(Entries with model source code)
[Start]

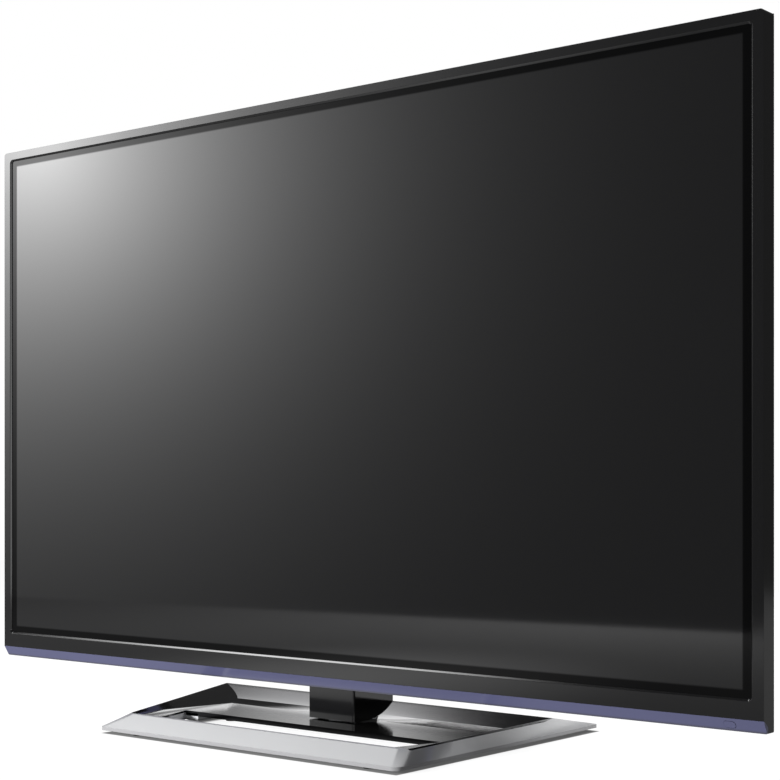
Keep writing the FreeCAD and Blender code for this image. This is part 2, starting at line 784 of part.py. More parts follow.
def vent_row(low, reach, clear=0.0):
    """A row of upright slots through the back wall, to each side of the middle as far as reach."""
    slots = []
    slack = 1e-6
    last = int(reach / size("vent_pitch") + slack)
    for i in range(-last, last + 1):
        if abs(i) * size("vent_pitch") < clear - slack:
            continue
        x = "%d*vent_pitch" % i
        slots.append(box((minus(x, "vent_width/2"), minus(COVER_IN, "over"), low),
                         (plus(x, "vent_width/2"), plus(BACK, "over"), plus(low, "vent_length"))))
    return slots


def pan_block(inset, front, back):
    """A shallow block with its back edges chamfered, inset from the cabinet's outline."""
    side = "(%s-%s)" % (HALF, inset)
    body = new_body("PanBody")
    pad(body, "XZ", front, back, rectangle(neg(side), plus(BOTTOM, inset), side, minus(TOP, inset)))
    doc.recompute()
    back_y = body.Shape.BoundBox.YMax
    dress(body, "Chamfer", lambda e: abs(middle(e).y - back_y) < 1e-6, "cover_edge")
    return body


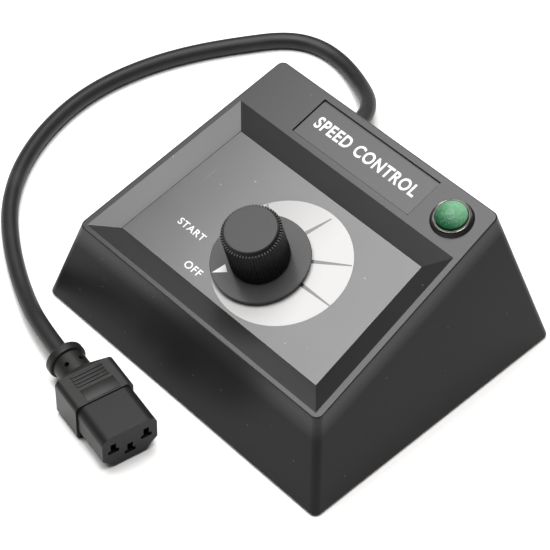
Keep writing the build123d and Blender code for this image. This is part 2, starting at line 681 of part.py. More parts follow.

[End]

▶ **PROBLEM TO SOLVE**: Copy the records above exactly.

▶ **WORKED SOLUTION**:
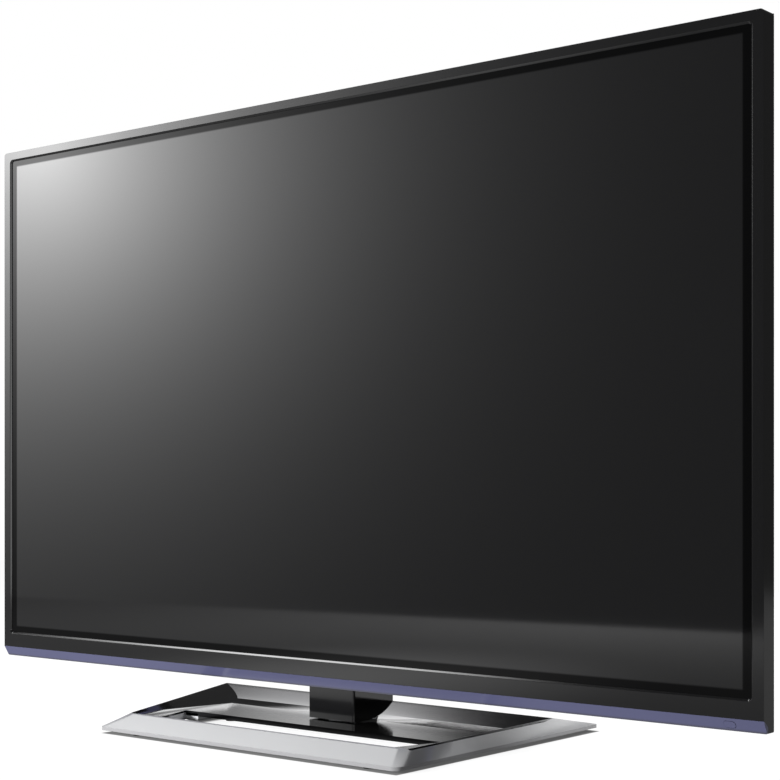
Keep writing the FreeCAD and Blender code for this image. This is part 2, starting at line 784 of part.py. More parts follow.
def vent_row(low, reach, clear=0.0):
    """A row of upright slots through the back wall, to each side of the middle as far as reach."""
    slots = []
    slack = 1e-6
    last = int(reach / size("vent_pitch") + slack)
    for i in range(-last, last + 1):
        if abs(i) * size("vent_pitch") < clear - slack:
            continue
        x = "%d*vent_pitch" % i
        slots.append(box((minus(x, "vent_width/2"), minus(COVER_IN, "over"), low),
                         (plus(x, "vent_width/2"), plus(BACK, "over"), plus(low, "vent_length"))))
    return slots


def pan_block(inset, front, back):
    """A shallow block with its back edges chamfered, inset from the cabinet's outline."""
    side = "(%s-%s)" % (HALF, inset)
    body = new_body("PanBody")
    pad(body, "XZ", front, back, rectangle(neg(side), plus(BOTTOM, inset), side, minus(TOP, inset)))
    doc.recompute()
    back_y = body.Shape.BoundBox.YMax
    dress(body, "Chamfer", lambda e: abs(middle(e).y - back_y) < 1e-6, "cover_edge")
    return body


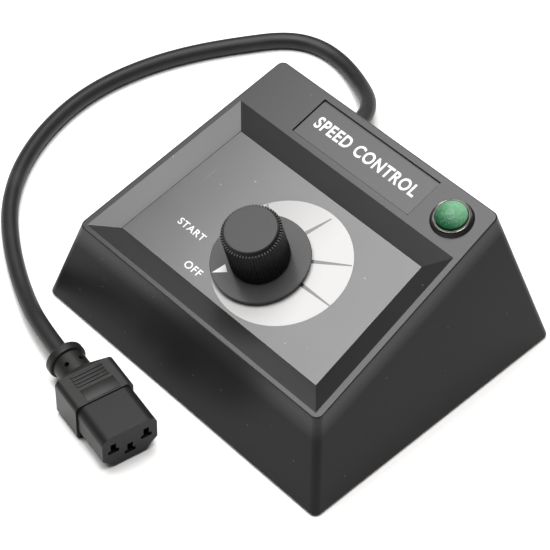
Keep writing the build123d and Blender code for this image. This is part 2, starting at line 681 of part.py. More parts follow.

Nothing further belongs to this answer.